Notwithstanding expectations however, there is one huge issue I think needs to be addressed by FSG, and it does relate to Rodgers. His tactical astuteness has been shown up by the “physical” teams (Stoke, Villa, Oldham). He’s started to show the wrong cards in team selection, which only become a problems once the results are poor. I get the sense that he is doing too much, and lacks a senior sounding board. If, before his appointment, Rodgers was indeed opposed to the idea of reporting to a Director of Football, he may need to revise his feelings towards this. In the same way he can highlight the importance of the young players learning from Steven Gerrard, he may well need a senior figure at the club to provide a sounding board for his actions.
FSG are none the wiser to tactical complexities and transfer targets – all they can do is complain about results. Rodgers may not like it, but he may benefit so from someone who complains about the details behind the results. Whether a pioneer of tiki taka (imagine for example, but unlikely – Johan Cruyff!), or someone more focused on the Liverpool ethos (Kenny Dalglish?). Either way, Rodgers likely needs someone above him who isn’t Ian Ayre or FSG, someone that gets what the club is about but also understands the football on the pitch.
Wanted: Improved Performances
Naturally we can’t also let the players escape blameless. I’ll jump to Rodgers’ defence and say that while many of the players have experienced significant improvements under Rodgers, he has been let down by the form of some as well. Defensively, it’s hard to find much good to say about anyone except for Agger and Glen Johnson. Enrique is a better player under Rodgers, but not from a defensive point of view. Gerrard, Suarez, Henderson, Downing have also been much better. The form of most of the players in the squad has left something to be desired.
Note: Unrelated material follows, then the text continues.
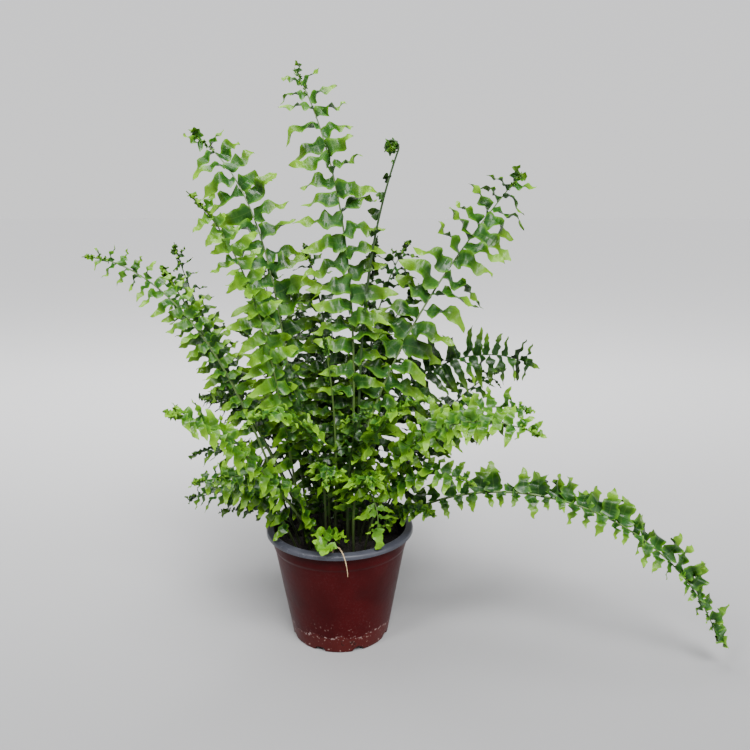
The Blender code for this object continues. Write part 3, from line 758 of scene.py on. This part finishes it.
LEAF_GREENS = [  # by shade
    (0.0, (0.0020, 0.016, 0.0005)),
    (0.3, (0.0040, 0.037, 0.0004)),
    (0.6, (0.0185, 0.099, 0.0006)),
    (1.0, (0.1500, 0.370, 0.0030)),
]
PAINTED_FOOT_GLOSS = (0.050, 0.170, 0.040)
LEAF_MARGIN_AND_HIGHLIGHT = (0.200, 0.500, 0.009)
LEAF_TIP_AND_HIGHLIGHT = (0.310, 0.630, 0.022)
TIP_BROWN = (0.090, 0.045, 0.015)
MIDRIB = (0.110, 0.210, 0.030)
UNDERSIDE = (0.090, 0.200, 0.050)
VEIN = (0.004, 0.040, 0.001)
LIGHT_THROUGH = 0.26


def shade_and_run(tree):
    """A frond's shade, how far along a leaflet or stem a point is, and how far across or round it."""
    shade = tree.nodes.new("ShaderNodeAttribute")
    shade.attribute_name = "shade"
    run = tree.nodes.new("ShaderNodeUVMap")
    run.uv_map = "run"
    where = run.outputs["UV"]
    return shade.outputs["Fac"], part_of(tree, where, "X"), part_of(tree, where, "Y")


def leaf_look(name, under):
    """One side of the leaflets: dark to lime by shade, which on the back and collar fronds is partly
    painted shade; paler and bluer at the foot, a painted reflection of its gloss; paler to the
    margins and the tip, partly their own yellow-green and partly painted highlight; with a midrib,
    side veins and brown tips here and there. The upper side is glossy, the underside dull and
    paler, and some light comes through the blade."""
    made, tree, shader, where = nodes_for(name)
    shade, u, v = shade_and_run(tree)
    cloud = noise(tree, where, 90, 3)
    ramp = tree.nodes.new("ShaderNodeValToRGB")
    while len(ramp.color_ramp.elements) < len(LEAF_GREENS):
        ramp.color_ramp.elements.new(0.5)
    for element, (place, colour) in zip(ramp.color_ramp.elements, LEAF_GREENS):
        element.position = place
        element.color = (*colour, 1)
    tone = arithmetic(tree, "ADD", shade, band(tree, cloud, 0.3, 0.7, -0.14, 0.14))
    tree.links.new(tone, ramp.inputs["Fac"])
    colour = ramp.outputs["Color"]
    off_rib = arithmetic(tree, "ABSOLUTE", arithmetic(tree, "SUBTRACT", v, 0.5), 0.0)
    lit = band(tree, shade, 0.1, 0.5, 0.15, 1)
    # Painted reflection at the foot; margins and tips are own yellow-green plus painted highlight.
    colour = blend(tree, both(tree, band(tree, u, 0.45, 0.0, 0, 0.4), lit), colour, PAINTED_FOOT_GLOSS)
    colour = blend(tree, both(tree, band(tree, off_rib, 0.25, 0.5, 0, 0.5), lit), colour, LEAF_MARGIN_AND_HIGHLIGHT)
    colour = blend(tree, both(tree, band(tree, u, 0.35, 0.95, 0, 0.75), lit), colour, LEAF_TIP_AND_HIGHLIGHT)
    brown = both(tree, band(tree, u, 0.93, 0.99, 0, 0.8), band(tree, cloud, 0.45, 0.6))
    colour = blend(tree, brown, colour, TIP_BROWN)
    colour = blend(tree, band(tree, off_rib, 0.05, 0.0, 0, 0.35), colour, MIDRIB)
    if under:
        colour = blend(tree, band(tree, cloud, 0.0, 1.0, 0.2, 0.4), colour, UNDERSIDE)
    veins = tree.nodes.new("ShaderNodeTexWave")
    veins.inputs["Scale"].default_value = 3.2
    veins.inputs["Distortion"].default_value = 0.6
    slant = tree.nodes.new("ShaderNodeCombineXYZ")
    lean = arithmetic(tree, "ADD", both(tree, u, 1.7), both(tree, off_rib, -0.9))
    tree.links.new(lean, slant.inputs["X"])
    tree.links.new(slant.outputs["Vector"], veins.inputs["Vector"])
    colour = blend(tree, band(tree, veins.outputs["Fac"], 0.7, 1.0, 0, 0.3), colour, VEIN)
    tree.links.new(colour, shader.inputs["Base Color"])
    shader.inputs["Specular IOR Level"].default_value = 0.12 if under else 0.4
    rough = (0.50, 0.66) if under else (0.24, 0.38)
    tree.links.new(band(tree, cloud, 0.3, 0.7, *rough), shader.inputs["Roughness"])
    relief(tree, shader, noise(tree, where, 420, 2), 0.00010)
    glow = tree.nodes.new("ShaderNodeBsdfTranslucent")
    tree.links.new(colour, glow.inputs["Color"])
    mix = tree.nodes.new("ShaderNodeMixShader")
    mix.inputs["Fac"].default_value = LIGHT_THROUGH
    tree.links.new(shader.outputs["BSDF"], mix.inputs[1])
    tree.links.new(glow.outputs["BSDF"], mix.inputs[2])
    tree.links.new(mix.outputs["Shader"], tree.nodes["Material Output"].inputs["Surface"])
    return made


STEM_GREENS = ((0.008, 0.038, 0.004), (0.075, 0.140, 0.022))
STEM_FOOT_AND_SHADE = (0.012, 0.018, 0.004)
STEM_STREAK = (0.045, 0.055, 0.016)


def stem_look():
    """A stem: brown-green at the foot and darkened there by painted shade, pale green above, and
    darker on the darker fronds, partly painted shade.
    """
    made, tree, shader, where = nodes_for("fern stem")
    shade, along, _ = shade_and_run(tree)
    streak = noise(tree, where, 260, 3)
    colour = blend(tree, band(tree, shade, 0.05, 0.5), *STEM_GREENS)
    # Partly painted shade: the stem darkens to near black towards the peat, under the leaves.
    colour = blend(tree, band(tree, along, 0.34, 0.05, 0, 0.9), colour, STEM_FOOT_AND_SHADE)
    colour = blend(tree, band(tree, streak, 0.45, 0.75, 0, 0.3), colour, STEM_STREAK)
    tree.links.new(colour, shader.inputs["Base Color"])
    tree.links.new(band(tree, streak, 0.3, 0.7, 0.42, 0.6), shader.inputs["Roughness"])
    relief(tree, shader, noise(tree, where, 900, 3), 0.00012)
    return made


LEAF_LOOKS = [
    leaf_look("leaf upper side", under=False),
    leaf_look("leaf underside", under=True),
    stem_look(),
]
LAST_LEAFLET = 0.99  # share of the stem's length
SPACING = 0.94  # below 1, leaflets stand closer together towards the tip
SIZE_FROM = 0.24  # a leaflet's length follows the sine of pi times this to this plus the next
SIZE_OVER = 0.66
SIZE_POWER = 0.6
TIP_FROM = 0.93  # share of the stem where the cluster of rolled tip leaflets starts
TIP_LEAFLETS = 70  # in a frond that is rolled all over
TIP_LEAFLET = 3.6 * MM
COIL_LEAFLETS = 12
COIL_LEAFLET = 4.5 * MM
TIP_ROLLED = 0.8
ROLLED_SHORTER = 0.5
ROLLED_WIDER = 1.2
CREST_WIDER = 0.6
TILT_SPREAD = 0.2  # of a leaflet out of the blade's plane, in radians
FACE_SPREAD = 14  # degrees
SHADE_SPREAD = 0.07
SHADE_RISE = 0.12  # from a frond's foot to its tip
SHADE_LEVEL = 0.4  # share of the way up where a frond has its own shade
COIL_PALER = 0.3


def grow(frond, name, seed):
    """One frond as a piece of closed shells: its stem, leaflets left and right in turn, smaller ones
    that are still rolled up round its tip or along its coil, and a crest leaflet that ends it."""
    rng = np.random.default_rng(seed)
    line = frond_line(frond)
    points, faces, uv = stem_tube(line, frond.width * STEM_SHARE * MM, STEM_TAPER)
    count = 2 * frond.pairs
    place = (np.arange(count) + 0.5) / count
    share = frond.bare + (LAST_LEAFLET - frond.bare) * place**SPACING
    size = frond.reach * MM * np.sin(math.pi * (SIZE_FROM + SIZE_OVER * place)) ** SIZE_POWER
    size = size * rng.uniform(1 - frond.lobes, 1 + 0.8 * frond.lobes, count)
    size = size * np.where(np.arange(count) % 2 == 1, frond.lower, 1.0)
    rolled = np.clip((place - (1 - frond.rolled)) / (frond.rolled + 1e-6), 0, 1)
    size = size * (1 - ROLLED_SHORTER * rolled)
    if frond.coil:
        more, start, end, length = COIL_LEAFLETS, 1 + STEPS, STEPS + COIL_STEPS, COIL_LEAFLET
    else:
        more, length = round(TIP_LEAFLETS * frond.rolled), TIP_LEAFLET
        start, end = STEPS * TIP_FROM, STEPS
    crest = int(frond.crest > 0)
    tips = start + (end - start) * (np.arange(more) + 0.5) / max(more, 1)
    index = np.concatenate([1 + share * STEPS, tips, [STEPS - 0.5] * crest])
    size = np.concatenate([size, [length] * more, [frond.crest * frond.reach * MM] * crest])
    rolled = np.concatenate([rolled, [TIP_ROLLED] * more, [0.0] * crest])
    count += more + crest
    base, along, side, upper = (at(rows, index) for rows in line)
    hand = np.where(np.arange(count) % 2 == 1, 1.0, -1.0)[:, None]
    tilt = rng.normal(0, TILT_SPREAD, (count, 1))
    out = side * hand * np.cos(tilt) + upper * np.sin(tilt)
    face = upper * np.cos(tilt) - side * hand * np.sin(tilt)
    last = (np.arange(count) >= count - crest)[:, None]
    out = np.where(last, along, out)
    along, face = np.where(last, -side, along), np.where(last, upper, face)
    turned = np.radians(frond.face + rng.normal(0, FACE_SPREAD, (count, 1)))
    turned = np.where(last, 0, turned)
    cos, sin = np.cos(turned), np.sin(turned)
    along, face = along * cos - face * sin, face * cos + along * sin
    shade = frond.light + COIL_PALER * frond.coil * (rolled > 0.7)
    shade = shade + rng.normal(0, SHADE_SPREAD, count)
    shade = np.clip(shade + SHADE_RISE * (np.arange(count) / count - SHADE_LEVEL), 0, 1)
    slim = frond.slim * (1 + ROLLED_WIDER * rolled[:, None] + CREST_WIDER * last)
    blades, blade_faces, under, blade_uv, tone = leaflets(
        base, out, along, face, size, slim, rolled, frond.tight, frond.lobes, shade, rng
    )
    offset = len(points)
    return mesh_piece(
        name,
        np.vstack([points, rest_on_pot(blades)]),
        [*faces, *(blade_faces + offset).tolist()],
        LEAF_LOOKS,
        np.concatenate([np.full(len(faces), 2), under]),
        np.vstack([uv, blade_uv]),
        np.concatenate([np.full(offset, frond.light), tone]),
        sharp=75,
    )


for seed, frond in enumerate(FRONDS):
    piece = grow(frond, frond.name + "_leaf", seed)
    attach(piece, "root")
    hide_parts("frond_" + frond.name)


# ---- Runner --------------------------------------------------------------------------------------
# A thin runner with small dark leaflets, which leaves the peat at the left and lies out over the
# lip. It grows as a frond does.

RUNNER = Frond("runner", 168, 27, 174, 78, -20, 0.5, 0, 57,
               0, 0.35, 6, 5, 0.06, 0.75, 0.0, width=1.2)
piece = grow(RUNNER, "runner_stem", 91)
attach(piece, "root")
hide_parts("runner")


# ---- Dry stalk -----------------------------------------------------------------------------------
# A dead stalk, bleached to straw and bare, which has fallen forwards over the lip. Its foot is
# still in the peat.

STRAW = ((0.50, 0.38, 0.22), (0.26, 0.17, 0.09))


def straw_look():
    """Pale straw with darker streaks along it."""
    made, tree, shader, where = nodes_for("dry straw")
    streak = noise(tree, where, 400, 4)
    colour = blend(tree, band(tree, streak, 0.35, 0.7), *STRAW)
    tree.links.new(colour, shader.inputs["Base Color"])
    shader.inputs["Roughness"].default_value = 0.75
    relief(tree, shader, noise(tree, where, 1200, 3), 0.00015)
    return made


DRY_STALK = Frond("dry_stalk", 263, 30, 292, 72, -85, 1.3, 0, 40,
                  0, 0.90, 0, 0, width=1.0)
points, faces, uv = stem_tube(frond_line(DRY_STALK), DRY_STALK.width * MM, STEM_TAPER)
piece = mesh_piece("dry_stalk_straw", points, faces, [straw_look()], uv=uv)
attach(piece, "root")
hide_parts("dry_stalk")


# ---- Floor, lights and camera --------------------------------------------------------------------
# A plain floor that fades into a pale wall behind the plant, soft light from above, the front and
# the right, and a camera at the height of the upper leaves, tipped down.

# The floor's grey darkens towards the camera: painted shade.
FLOOR_GREYS = ((0.27, 0.27, 0.275), (0.80, 0.80, 0.81))
FLOOR_FADE = (-0.25, 0.8)  # from the first grey to the second, along Y


def floor_look():
    """Matt grey, paler towards the back: its darker front is painted shade."""
    made, tree, shader, where = nodes_for("pale floor")
    colour = blend(tree, band(tree, part_of(tree, where, "Y"), *FLOOR_FADE), *FLOOR_GREYS)
    tree.links.new(colour, shader.inputs["Base Color"])
    shader.inputs["Roughness"].default_value = 0.9
    return made


FLOOR_SIZE = 12.0
corner = np.array([[-1, -1, 0], [1, -1, 0], [1, 1, 0], [-1, 1, 0]]) * FLOOR_SIZE
floor = mesh_piece("floor", corner, [[0, 1, 2, 3]], [floor_look()])

# The wall behind the plant is pale and meets the floor in one grey. The other walls are darker and
# the ceiling darker still, so that the leaves keep their shadows.
BACK_WALL = ((1.04, 1.04, 1.05), (1.02, 1.02, 1.04))  # at the floor, and higher up
OTHER_WALLS = (0.36, 0.36, 0.37)
CEILING = (0.10, 0.10, 0.105)
world = bpy.data.worlds.new("soft room")
world.use_nodes = True
room = world.node_tree
aim = room.nodes.new("ShaderNodeTexCoord").outputs["Generated"]
up = part_of(room, aim, "Z")
wall = blend(room, band(room, up, 0.0, 0.25), *BACK_WALL)
wall = blend(room, band(room, part_of(room, aim, "Y"), 0.0, 0.6), OTHER_WALLS, wall)
wall = blend(room, band(room, up, 0.25, 0.4), wall, CEILING)
room.links.new(wall, room.nodes["Background"].inputs["Color"])
room.nodes["Background"].inputs["Strength"].default_value = 1.0
bpy.context.scene.world = world


def soft_light(name, place, aim, size, power):
    """A square area light at a place, turned to face a point."""
    lamp = bpy.data.lights.new(name, "AREA")
    lamp.size = size
    lamp.energy = power
    made = bpy.data.objects.new(name, lamp)
    bpy.context.scene.collection.objects.link(made)
    made.location = place
    made.rotation_euler = (made.location - aim).to_track_quat("Z", "Y").to_euler()


PLANT_MIDDLE = Vector((0, 0, 0.17))
soft_light("right fill", (1.1, -0.7, 0.5), PLANT_MIDDLE, size=0.6, power=6)
soft_light("top", (-0.2, 0.1, 1.1), PLANT_MIDDLE, size=0.7, power=14)
soft_light("window", (-0.5, -0.6, 0.9), PLANT_MIDDLE, size=0.3, power=8)
KEY_FROM = Vector((0.25, -0.75, 1.0))
KEY_POWER = 4.6
KEY_SOFTNESS = math.radians(32)
key = bpy.data.lights.new("key", "SUN")
key.energy = KEY_POWER
key.angle = KEY_SOFTNESS
key_light = bpy.data.objects.new("key", key)
key_light.rotation_euler = KEY_FROM.to_track_quat("Z", "Y").to_euler()
bpy.context.scene.collection.objects.link(key_light)

CAMERA_PLACE = (0.02172, -0.43236, 0.26465)
CAMERA_TIP = math.radians(77)  # from straight down
FOCAL_LENGTH = 36
lens = bpy.data.cameras.new("camera")
lens.lens = FOCAL_LENGTH
lens.sensor_width = 36
camera = bpy.data.objects.new("camera", lens)
camera.location = CAMERA_PLACE
camera.rotation_euler = (CAMERA_TIP, 0, 0)
bpy.context.scene.collection.objects.link(camera)
bpy.context.scene.camera = camera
It’s good to see that some of the players have challenged themselves to improve their form (Allen), while some key players are back in the squad finding their feet again (Lucas), and some new signings could yet make a serious stamp on the squad (Sturridge, and hopefully Borini). In the next transfer window, some serious gaps in the squad also need to be addressed. Liverpool need decent cover for the fullback and defensive midfield positions, specifically because of their importance to an effective execution of Liverpool’s tactics. Even in mixed form, Lucas’ presence has given confidence to the team to push forward and win games. Physicality is also not the issue – I agree with those sharp tweeters who’ve pointed out Javier Mascherano or Xabi Alonso not being physical powerhouses like Yaya Toure, yet their intelligent read of the game would still make them formidable in a midfield. We don’t have them, but it doesn’t mean we need players extremely different to them.
Liverpool also need to improve their mental approach to the game – I recall from the Aston Villa game that Liverpool started brightly – they dominated proceedings and had good chances until the lazy opener was conceded, and from there, the mental game was already lost. Mentally, Liverpool’s response to situations like that is very poor on most occasions and it’s that which they need to improve. Oldham didn’t just outwork Liverpool – they got the Reds anxious and when Liverpool play anxiously against a team that has nothing to lose, it makes it even harder to win the game. The players will be hard pressed to play to the expectations, even though realistically, they are not a Liverpool of old.
All these factors combine with the results to illustrate that Rodgers has hit his tipping point – the results have exposed enough. How he chooses to balance the passing ethos, the young player development, the long term strategy vs. getting results no matter the method is what will define the rest of his season… and possibly his future at the club.